2. Redemption is by power, which speaks of the power of the Holy Spirit that is made possible by the Cross of Christ.

Some believers get redemption and ransom confused. Ransoming is but a part of redemption. The two are clearly distinguished in Scripture.

It is said of Christ in Hosea 13:14: “I will ‘ransom’ them from the power of the grave; I will ‘redeem’ them from death.” Again we read: “For the Lord has ‘redeemed’ Jacob, and ‘ransomed’ him from the hand of him who was stronger than he” (Jer. 31:11).

Ransom is the payment of the price, which Jesus did at the cross. Redemption, of which ransom is but a part, in the full sense, is the deliverance of the persons for whom the price was paid.
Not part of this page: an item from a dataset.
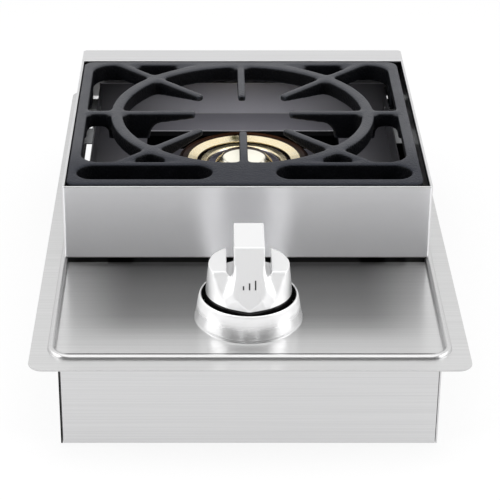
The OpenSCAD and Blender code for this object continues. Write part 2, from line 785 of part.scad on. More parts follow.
module tap_body() {
    color(brass) translate([0, knob_y, 0]) difference() {
        union() {
            translate([0, 0, tap_z]) cylinder(r = tap_r, h = cover_z - tap_z);
            translate([0, 0, cover_z - 6]) cylinder(r = tap_r + 5, h = 6);
            translate([0, 0, port_z]) rotate([0, 90, 0]) cylinder(r = 7, h = tap_r + 8);
            translate([0, 0, venturi_z]) rotate([-90, 0, 0]) cylinder(r = 7, h = tap_r + 3);
        }
        translate([0, 0, plug_z]) cylinder(r = plug_r + run_gap, h = cover_z);
        translate([0, 0, port_z]) rotate([0, 90, 0]) cylinder(r = 3, h = tap_r + 20);
        translate([0, 0, venturi_z]) rotate([-90, 0, 0]) cylinder(r = 2.5, h = tap_r + 20);
        tap_screw_places() screw_hole(tap_screw, 2 * tap_screw[1] + 2);
    }
}

module tap_screw_places() {
    for (s = [-1, 1]) translate([s * tap_screw_x, 0, cover_z + cover_t]) children();
}

module tap_plug() {
    slot_z = plug_top - push_travel - tongue_in - 0.5;
    color(brass) translate([0, knob_y, 0]) difference() {
        translate([0, 0, plug_z + run_gap]) cylinder(r = plug_r, h = plug_top - plug_z - run_gap);
        translate([0, 0, slot_z])
            block([-tongue_w / 2 - 0.1, -tongue_l, 0], [tongue_w / 2 + 0.1, tongue_l, plug_top]);
        translate([0, 0, port_z]) rotate([0, 90, 0]) cylinder(r = 2.5, h = plug_r + 2);
        translate([0, 0, venturi_z]) rotate([0, 0, 120]) rotate([0, 90, 0]) cylinder(r = 1.5, h = plug_r + 2);
        translate([0, 0, port_z]) cylinder(r = 2, h = venturi_z - port_z);
    }
}

module tap_bonnet() {
    color(brass) translate([0, knob_y, bonnet_z]) ring(plug_r, stem_r + run_gap, bonnet_top - bonnet_z);
}

module tap_stem() {
    foot = plug_top - tongue_in;
    round_z = plug_top + push_travel + 0.5;
    color(steel) translate([0, knob_y, 0]) {
        translate([0, 0, round_z]) cylinder(r = stem_r, h = stem_top - round_z);
        intersection() {
            block([-tongue_w / 2, -tongue_l, foot], [tongue_w / 2, tongue_l, round_z + overlap]);
            translate([0, 0, foot]) cylinder(r = stem_r, h = stem_top - foot);
        }
    }
}

module push_collar() {
    color(zinc) translate([0, knob_y, collar_z]) ring(collar_r, stem_r + run_gap, collar_h);
}

module stem_clip() {
    color(dark_steel) translate([0, knob_y, collar_z + collar_h + 0.05])
        ring(collar_r - 0.5, stem_r + run_gap / 5, clip_h);
}

// Return spring: round wire, wound from the bonnet up to the collar
spring_r = stem_r + wire_d / 2 + 0.7;
spring_low = bonnet_top + wire_d / 2 + 0.05;
spring_rise = collar_z - bonnet_top - wire_d - 0.1;
spring_steps = 20;
spring_route = [for (i = [0:spring_steps * spring_turns]) let (t = i / spring_steps)
    [spring_r * cos(360 * t), knob_y + spring_r * sin(360 * t), spring_low + spring_rise * t / spring_turns]];
echo("least gap between the spring's turns", spring_rise / spring_turns - wire_d);
module return_spring() {
    color(steel) tube(spring_route, wire_d / 2, [0, 0, 1], 8);
}

module tap_bracket() {
    leg = bracket_x - 7;
    color(zinc) translate([0, knob_y, 0]) difference() {
        union() {
            block([-leg, -12, cover_z], [leg, 12, cover_z + cover_t]);
            for (s = [0, 1]) mirror([s, 0, 0]) {
                block([leg - cover_t, -12, cover_z], [leg, 12, body_h]);
                block([leg - cover_t, -12, body_h - cover_t], [leg + 14, 12, body_h]);
            }
        }
        translate([0, 0, cover_z - 1]) cylinder(r = plug_r + 0.5, h = cover_t + 2);
        tap_screw_places() screw_hole(tap_screw, 3 * cover_t);
        for (s = [-1, 1]) translate([s * bracket_x, 0, body_h]) screw_hole(bracket_screw, 3 * cover_t);
    }
}

// Gas line

module gas_pipe_solid(r) {
    x0 = tap_r + 8.1;
    y1 = inlet_y() - 12;
    translate([x0, knob_y, port_z]) rotate([0, 90, 0]) cylinder(r = r, h = pipe_x - bend_r - x0);
    translate([pipe_x - bend_r, knob_y + bend_r, port_z]) rotate(-90)
        rotate_extrude(angle = 90) translate([bend_r, 0]) circle(r);
    translate([pipe_x, knob_y + bend_r, port_z]) rotate([-90, 0, 0])
        cylinder(r = r, h = y1 - knob_y - bend_r);
}

function inlet_y() = body_y - body_sheet;

module gas_pipe() {
    color(zinc) difference() {
        gas_pipe_solid(pipe_r);
        gas_pipe_solid(pipe_r - pipe_wall);
    }
}

module pipe_nut() {
    color(brass) translate([tap_r + 8.2, knob_y, port_z]) rotate([0, 90, 0]) difference() {
        hexagon(2 * nut_r, 12);
        translate([0, 0, -1]) cylinder(r = pipe_r + run_gap, h = 14);
    }
}

module inlet_fitting() {
    y = inlet_y();
    color(brass) translate([pipe_x, y, inlet_z]) rotate([-90, 0, 0]) difference() {
        union() {
            translate([0, 0, -14]) hexagon(22, 14);
            cylinder(r = inlet_shank_r, h = body_sheet + inlet_nut_h);
            cylinder(r = inlet_r, h = inlet_end - y - 3);
            translate([0, 0, inlet_end - y - 3]) cylinder(r1 = inlet_r - 0.8, r2 = pipe_r + 1, h = 3);
        }
        translate([0, 0, -11.9]) cylinder(r = pipe_r - pipe_wall, h = 60);
        translate([0, 0, -15]) cylinder(r = pipe_r + run_gap, h = 3.1);
    }
}

module inlet_nut() {
    color(brass) translate([pipe_x, body_y, inlet_z]) rotate([-90, 0, 0]) difference() {
        hexagon(24, inlet_nut_h - 0.5);
        translate([0, 0, -1]) cylinder(r = inlet_shank_r + run_gap, h = 10);
    }
}

// Ignition

module spark_ceramic() {
    color("white") translate([spark_x, spark_y, spark_z]) difference() {
        union() {
            cylinder(r = spark_r, h = spark_h - 3);
            translate([0, 0, spark_h - 3]) cylinder(r1 = spark_r, r2 = spark_r - 1.2, h = 3);
            translate([0, 0, -2]) cylinder(r = spark_r + 1.2, h = 2.5);
        }
        translate([0, 0, -3]) cylinder(r = 1.05, h = spark_h + 4);
    }
}

module spark_tip() {
    top = spark_z + spark_h + 3;
    color(steel) {
        translate([spark_x, spark_y, spark_z - 2]) cylinder(r = 1, h = spark_h + 5);
        translate([spark_x, spark_y, top]) sphere(1);
        translate([spark_x, spark_y, top]) rotate(45) rotate([0, 90, 0]) cylinder(r = 1, h = 3);
    }
}

module spark_bracket() {
    z = shoulder_z + sheet;
    color(zinc) difference() {
        union() {
            translate([spark_x, spark_y, z]) cylinder(r = spark_r + 4, h = sheet);
            translate([spark_x, spark_y, z]) rotate(45) block([0, -6, 0], [14, 6, sheet]);
        }
        translate([spark_x, spark_y, z - 1]) cylinder(r = spark_r + run_gap, h = 4);
        translate([0, burner_y, z - 1]) cylinder(r = bowl_r + 0.5, h = 4);
    }
}

module_top = module_at.z + module_size.z;
wire_r = 1.5;
spark_end = module_at + plug_end;
spark_points = [[spark_x, spark_y, spark_z - 2.4], [spark_x, spark_y, 22], spark_end + [4, 59.6, 6],
    spark_end];
module spark_wire() {
    color("dimgray") tube(curve(spark_points, 22), wire_r, [1, 0.4, 0], 8);
}

module spark_module() {
    low = module_at;
    color("dimgray") {
        block(low, low + module_size);
        translate([low.x + 6, low.y + 8, module_top - overlap]) cube([24, 40, 3]);
    }
}

module spark_switch() {
    color("dimgray") translate([-24, knob_y, cover_z + cover_t]) block([-0.5, -7, 0], [7, 7, 5]);
}

switch_start = [-21, knob_y + 7.3, cover_z + cover_t + 2.5];
switch_end = spark_end + plug_step;
switch_points = [switch_start, switch_start + [-4, 70, 0], switch_end + [0, 60, 4], switch_end];
module switch_wire() {
    color("dimgray") tube(curve(switch_points, 24), 1, [0, 0, 1], 8);
}

// Knob

module bezel() {
    top = bezel_top;
    cone = bezel_r - rim_r - rim_w;
    floor_z = bezel_floor - bezel_plate;
    color(chrome) translate([0, knob_y, 0]) difference() {
        union() {
            rotate_extrude() polygon([[bezel_r, panel_top], [rim_r + rim_w, top - 1], [rim_r + rim_w - 0.7, top],
                [rim_r + 0.6, top], [rim_r, top - 0.6], [rim_r, bezel_floor], [stem_hole_r, bezel_floor],
                [stem_hole_r, floor_z], [bezel_r - cone / 2 - 1.5, floor_z], [bezel_r - 1.8, panel_top]]);
            translate([0, -knob_y, 0]) bezel_screw_places() translate([0, 0, panel_top])
                cylinder(r = post_r, h = floor_z - panel_top + overlap);
        }
        translate([0, -knob_y, 0]) bezel_screw_places() translate([0, 0, panel_top - 1])
            cylinder(r = 1.55, h = bezel_h);
    }
}

// The grip seen from the side, in distance behind the knob's axis and height over the skirt's foot
grip_front = -34.5;
grip_rear = 30;
grip_top_front = -13;
chin_z = 9;
mark_foot = 31;
cheek_slope = 51.6; // fall of the skirt's top in front of the grip's crest
slot_gap = 5.5; // width of the slot on each side of the grip
slot_start = -14.6; // its closed front end
slot_depth = 14;
hollow_top = 9; // height of the hollow under the skirt
hollow_r = skirt_top_r - 4;

module knob_skirt() {
    length = skirt_r - slot_start;
    difference() {
        cylinder(r1 = skirt_r, r2 = skirt_top_r, h = skirt_h);
        translate([0, grip_top_front, skirt_h]) rotate([cheek_slope, 0, 0])
            block([-skirt_r, -2 * skirt_r, 0], [skirt_r, 0, skirt_r]);
        for (s = [-1, 1])
            translate([s * (grip_w + slot_gap) / 2, slot_start + length / 2, skirt_h - slot_depth])
                linear_extrude(slot_depth + 1) rotate(90) stadium(length, slot_gap);
    }
}

module knob_grip() {
    half = grip_w / 2;
    intersection() {
        linear_extrude(grip_h) polygon([[-half, grip_rear], [-half, -20], [-1.5, grip_front],
            [1.5, grip_front], [half, -20], [half, grip_rear]]);
        rotate([90, 0, 90]) linear_extrude(grip_w, center = true) polygon([[grip_front, 0],
            [grip_front, chin_z], [grip_top_front, grip_h], [grip_rear - 3, grip_h], [grip_rear, grip_h - 3],
            [grip_rear, 0]]);
    }
}

module knob() {
    boss = 8;
    color(chrome) translate([0, knob_y, knob_z]) difference() {
        union() {
            knob_skirt();
            intersection() {
                knob_grip();
                cylinder(r = skirt_r + 2, h = grip_h);
            }
        }
        difference() {
            translate([0, 0, -1]) cylinder(r = hollow_r, h = hollow_top + 1);
            translate([0, 0, -2]) cylinder(r = boss, h = 20);
        }
        translate([0, 0, -1]) cylinder(r = stem_r + run_gap, h = stem_top - knob_z + 1.2);
    }
}

// Three bars of rising length on the grip's slope, as a plain setting mark
module knob_mark() {
    slope = atan2(grip_h - chin_z, grip_top_front - grip_front);
    color("dimgray") translate([0, knob_y + grip_top_front, knob_z + grip_h]) rotate([slope, 0, 0])
        for (i = [0:2]) translate([(i - 1) * 4.4 - 0.5, -mark_foot, 0.02]) cube([1, 3 + 2 * i, 0.15]);
}

module knob_clip() {
    color(steel) translate([0, knob_y, knob_z + 2]) ring(9.1, 8.05, 6);
}

// Fasteners

module box_screws() {
    color(zinc) tab_screw_places() screw(box_screw);
}

module bezel_screws() {
    color(zinc) bezel_screw_places() translate([0, 0, bezel_floor]) screw(bezel_screw);
}

module bracket_screws() {
    color(zinc) for (s = [-1, 1]) translate([s * bracket_x, knob_y, panel_top]) screw(bracket_screw);
}

module tap_screws() {
    color(zinc) translate([0, knob_y, 0]) tap_screw_places() screw(tap_screw);
}

module burner_screws() {
    color(zinc) translate([0, burner_y, 0]) for (s = [-1, 1]) {
        translate([s * bowl_screw_x, 0, bowl_z - body_sheet]) mirror([0, 0, 1]) screw(bowl_screw);
        translate([s * tray_screw_x, 0, 2 * body_sheet]) screw(tray_screw);
    }
}

module body_screws() {
    color(zinc) for (s = [0, 1]) mirror([s, 0, 0]) body_screw_places() screw(body_screw);
}

module liner_screws() {
    color(zinc) liner_screw_places() screw(liner_screw);
}

top_pan();
raised_box();
front_panel();
rear_panel();
left_panel();
right_panel();
base_tray();
burner_liner();
liner_brackets();
heat_shield();
grate();
burner_bowl();
burner_bracket();
burner_head();
burner_cap();
venturi_tube();
air_shutter();
gas_orifice();
tap_body();
tap_plug();
tap_bonnet();
tap_stem();
return_spring();
push_collar();
stem_clip();
tap_bracket();
gas_pipe();
pipe_nut();
inlet_fitting();
inlet_nut();
spark_ceramic();
spark_tip();
spark_bracket();
spark_wire();
spark_module();
spark_switch();
switch_wire();
bezel();
knob();
knob_mark();
knob_clip();
box_screws();
bezel_screws();
bracket_screws();
tap_screws();
burner_screws();
body_screws();
liner_screws();
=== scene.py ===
import bpy
import bmesh
import json
import math
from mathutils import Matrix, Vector


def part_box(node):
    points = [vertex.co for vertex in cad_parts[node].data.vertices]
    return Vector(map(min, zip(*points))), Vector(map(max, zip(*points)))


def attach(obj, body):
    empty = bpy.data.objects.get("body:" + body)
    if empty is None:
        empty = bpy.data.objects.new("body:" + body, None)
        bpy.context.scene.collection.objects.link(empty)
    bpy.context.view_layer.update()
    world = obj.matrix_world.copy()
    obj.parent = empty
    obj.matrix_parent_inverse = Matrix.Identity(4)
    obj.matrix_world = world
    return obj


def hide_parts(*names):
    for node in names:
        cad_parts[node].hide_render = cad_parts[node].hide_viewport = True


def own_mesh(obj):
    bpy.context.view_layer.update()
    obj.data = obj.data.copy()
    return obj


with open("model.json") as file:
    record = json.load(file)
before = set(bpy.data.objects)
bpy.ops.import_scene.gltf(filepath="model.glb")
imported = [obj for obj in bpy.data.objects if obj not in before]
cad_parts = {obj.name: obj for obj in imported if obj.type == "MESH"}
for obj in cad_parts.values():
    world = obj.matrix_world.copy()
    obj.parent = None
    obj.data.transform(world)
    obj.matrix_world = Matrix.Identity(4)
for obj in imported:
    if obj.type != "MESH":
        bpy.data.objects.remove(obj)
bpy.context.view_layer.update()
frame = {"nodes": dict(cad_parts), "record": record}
nodes = frame["nodes"]
bodies = frame["record"]["behaviour"]["bodies"]
bodyOf = {node: body for body, members in bodies.items() for node in members}
scene = bpy.context.scene
scene.view_settings.view_transform = "Standard"
mm = 0.001
print("frame loaded,", len(nodes), "nodes")

# The photograph's view: a long lens, a little left of the middle and about 28 degrees above the worktop
cameraView = {
    "place": (-27.2, -1390.1, 769.2),
    "tilt": 62.26,
    "lens": 134.6,
    "sensor": 36,
    "shift": 0.0756,
    "reach": 50,
}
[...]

It is the latter that is obviously the all-important item. Of what use is the ransom if the captive be not released? Without actual emancipation, there will be no song of praise. Who would ever thank a ransomer who left him in bondage?


The Greek word for redemption is rendered “deliverance” in Hebrews 11:35.

In the book of Revelation, Jesus is pictured both as a “Lamb,” which refers to the purchaser, and as a “Lion,” which refers to the powerful emancipator.

On the Passover night, Israel was secured from the doom of the Egyptians. At the Red Sea, they were delivered from the power of the Egyptians. Thus delivered (redeemed), they sang. It is only a ransomed and redeemed people, conscious of their deliverance, who can really praise the Lord the deliverer.

Not only is worship impossible for those yet dead in trespasses and sins, but also intelligent worship cannot be rendered by professing Christians who are in doubt as to their standing before God, and necessarily so. Praise and joy are essential elements of worship, but how can those who question their experience in the Beloved, who are not certain whether they would go to heaven or hell should they die this moment, be joyful and thankful? It’s impossible!

Uncertainty and doubt beget fear and distrust and not gladness and adoration.